* ROWS *
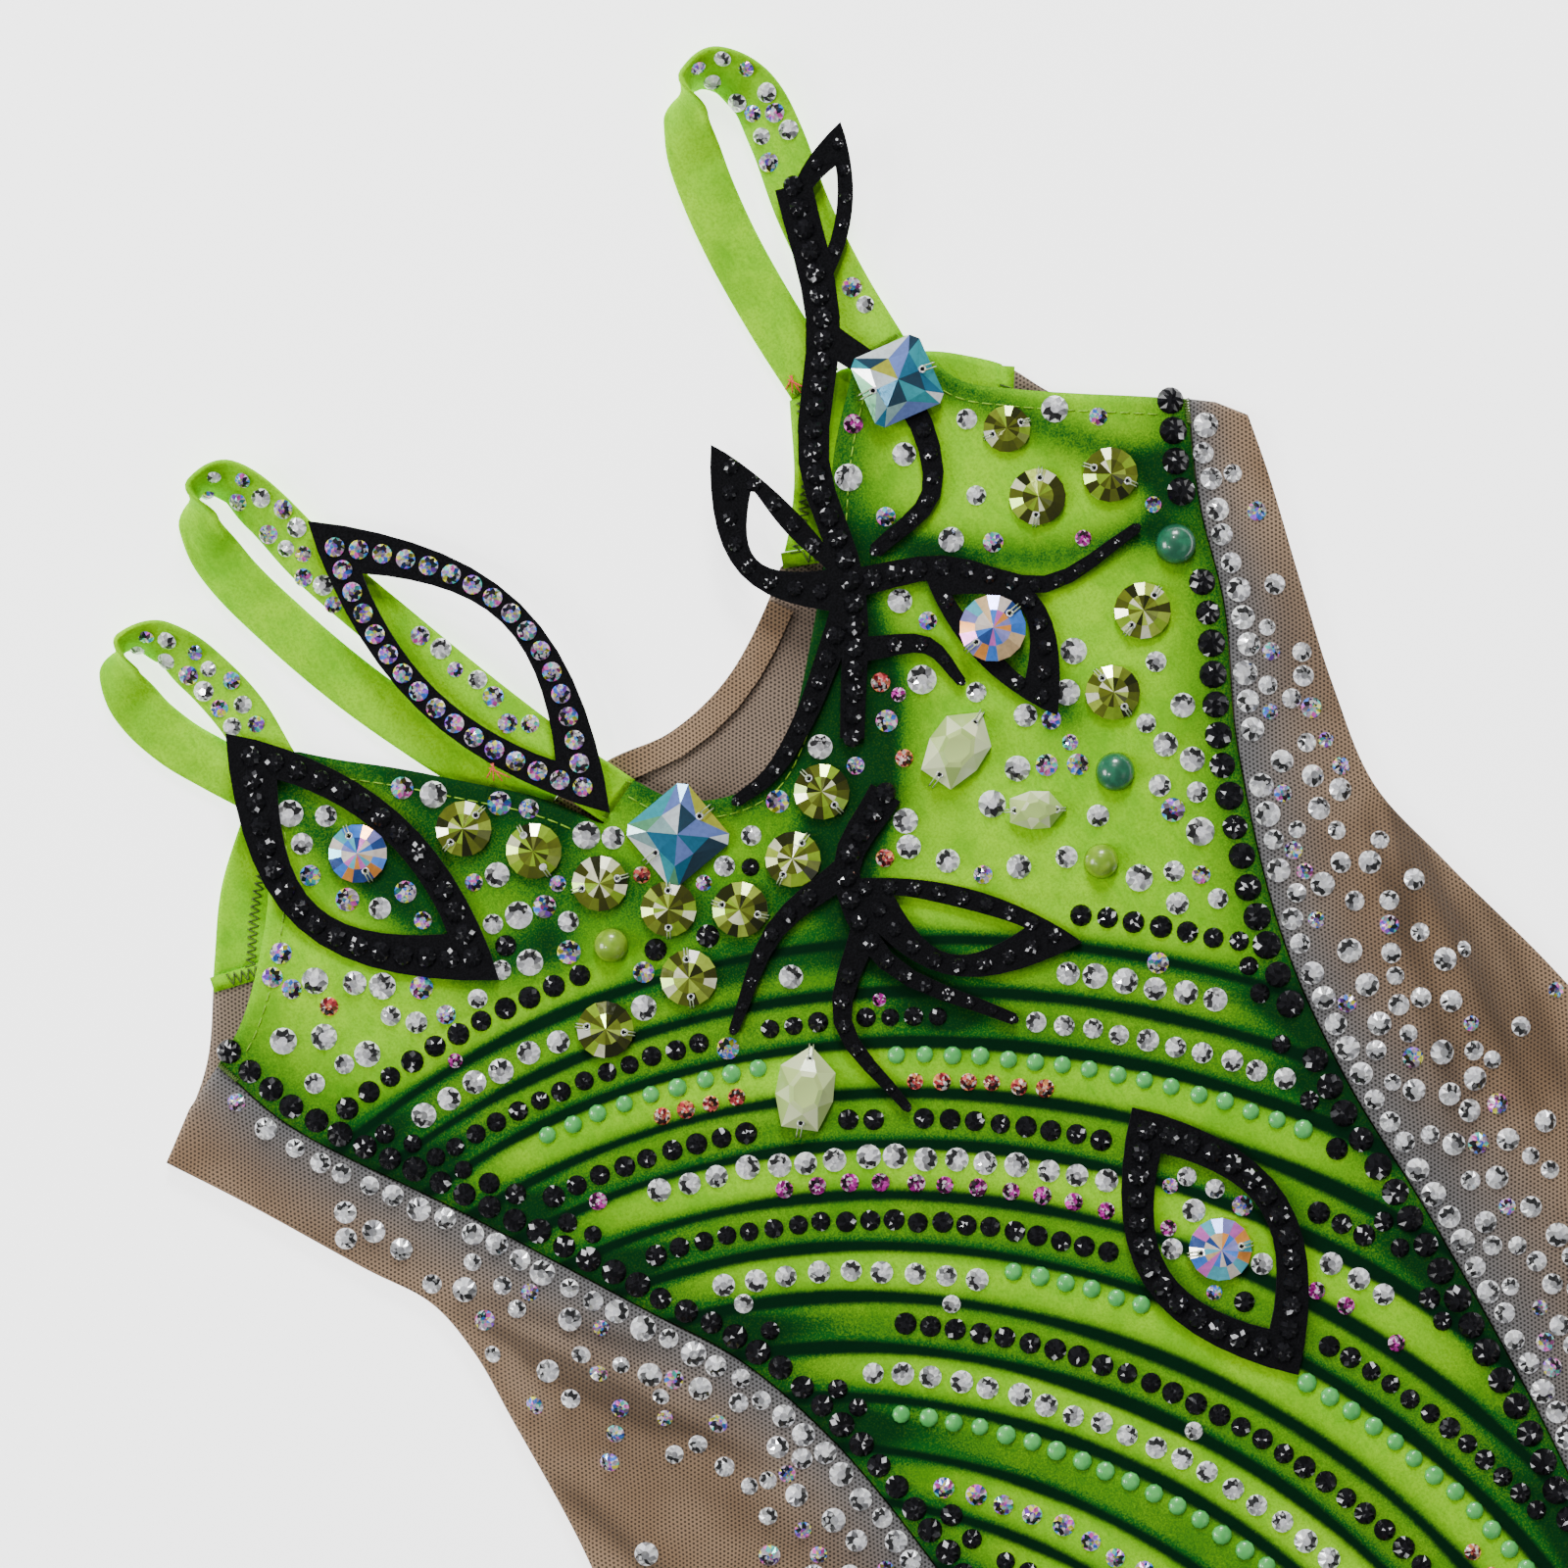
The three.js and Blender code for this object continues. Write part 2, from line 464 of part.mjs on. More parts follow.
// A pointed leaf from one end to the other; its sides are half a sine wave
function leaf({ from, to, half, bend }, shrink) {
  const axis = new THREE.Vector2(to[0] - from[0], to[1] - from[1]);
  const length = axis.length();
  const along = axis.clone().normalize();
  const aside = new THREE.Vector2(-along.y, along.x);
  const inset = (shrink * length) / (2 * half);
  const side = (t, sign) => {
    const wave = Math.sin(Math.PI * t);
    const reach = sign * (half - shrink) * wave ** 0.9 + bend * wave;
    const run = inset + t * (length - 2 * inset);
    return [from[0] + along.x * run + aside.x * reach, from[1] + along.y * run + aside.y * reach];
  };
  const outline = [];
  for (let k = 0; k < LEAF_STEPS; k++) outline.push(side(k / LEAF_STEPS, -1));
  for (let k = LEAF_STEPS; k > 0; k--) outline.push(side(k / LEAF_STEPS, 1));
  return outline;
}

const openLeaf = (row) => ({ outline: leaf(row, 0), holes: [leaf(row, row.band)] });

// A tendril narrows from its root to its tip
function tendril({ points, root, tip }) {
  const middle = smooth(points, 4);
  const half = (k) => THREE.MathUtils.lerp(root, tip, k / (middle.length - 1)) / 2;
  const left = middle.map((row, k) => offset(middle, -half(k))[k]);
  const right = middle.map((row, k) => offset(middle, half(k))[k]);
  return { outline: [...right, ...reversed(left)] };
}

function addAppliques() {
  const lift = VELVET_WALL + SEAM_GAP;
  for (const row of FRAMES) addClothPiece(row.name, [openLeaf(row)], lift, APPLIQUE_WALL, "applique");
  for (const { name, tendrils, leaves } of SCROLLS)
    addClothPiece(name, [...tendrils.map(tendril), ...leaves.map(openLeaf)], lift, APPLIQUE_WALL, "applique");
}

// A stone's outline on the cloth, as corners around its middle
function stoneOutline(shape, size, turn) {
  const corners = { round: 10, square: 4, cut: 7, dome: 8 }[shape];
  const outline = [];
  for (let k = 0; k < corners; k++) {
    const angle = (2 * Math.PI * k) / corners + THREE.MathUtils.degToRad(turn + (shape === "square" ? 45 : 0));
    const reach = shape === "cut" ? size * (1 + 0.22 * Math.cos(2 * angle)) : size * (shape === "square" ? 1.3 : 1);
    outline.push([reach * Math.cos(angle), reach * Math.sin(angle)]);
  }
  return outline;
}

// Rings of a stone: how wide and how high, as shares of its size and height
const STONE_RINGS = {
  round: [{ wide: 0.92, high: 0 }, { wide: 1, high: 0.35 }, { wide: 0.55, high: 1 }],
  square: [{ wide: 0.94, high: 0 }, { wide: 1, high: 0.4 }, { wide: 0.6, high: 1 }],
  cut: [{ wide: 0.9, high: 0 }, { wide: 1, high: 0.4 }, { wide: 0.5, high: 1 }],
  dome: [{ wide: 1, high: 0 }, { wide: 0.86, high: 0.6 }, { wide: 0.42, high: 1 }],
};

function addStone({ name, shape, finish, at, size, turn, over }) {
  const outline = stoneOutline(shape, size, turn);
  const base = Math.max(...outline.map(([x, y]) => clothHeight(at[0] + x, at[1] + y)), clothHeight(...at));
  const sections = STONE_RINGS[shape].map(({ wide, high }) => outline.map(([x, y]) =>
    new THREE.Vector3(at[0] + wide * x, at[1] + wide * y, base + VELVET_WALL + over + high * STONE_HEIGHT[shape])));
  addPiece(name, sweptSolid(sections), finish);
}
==
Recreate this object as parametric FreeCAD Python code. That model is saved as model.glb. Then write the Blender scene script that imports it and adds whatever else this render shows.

* WORK TO COMPLETE *
Find each line that has the word "Blender", then copy it out.

* OUTPUT BELOW *
The three.js and Blender code for this object continues. Write part 2, from line 464 of part.mjs on. More parts follow.
Recreate this object as parametric FreeCAD Python code. That model is saved as model.glb. Then write the Blender scene script that imports it and adds whatever else this render shows.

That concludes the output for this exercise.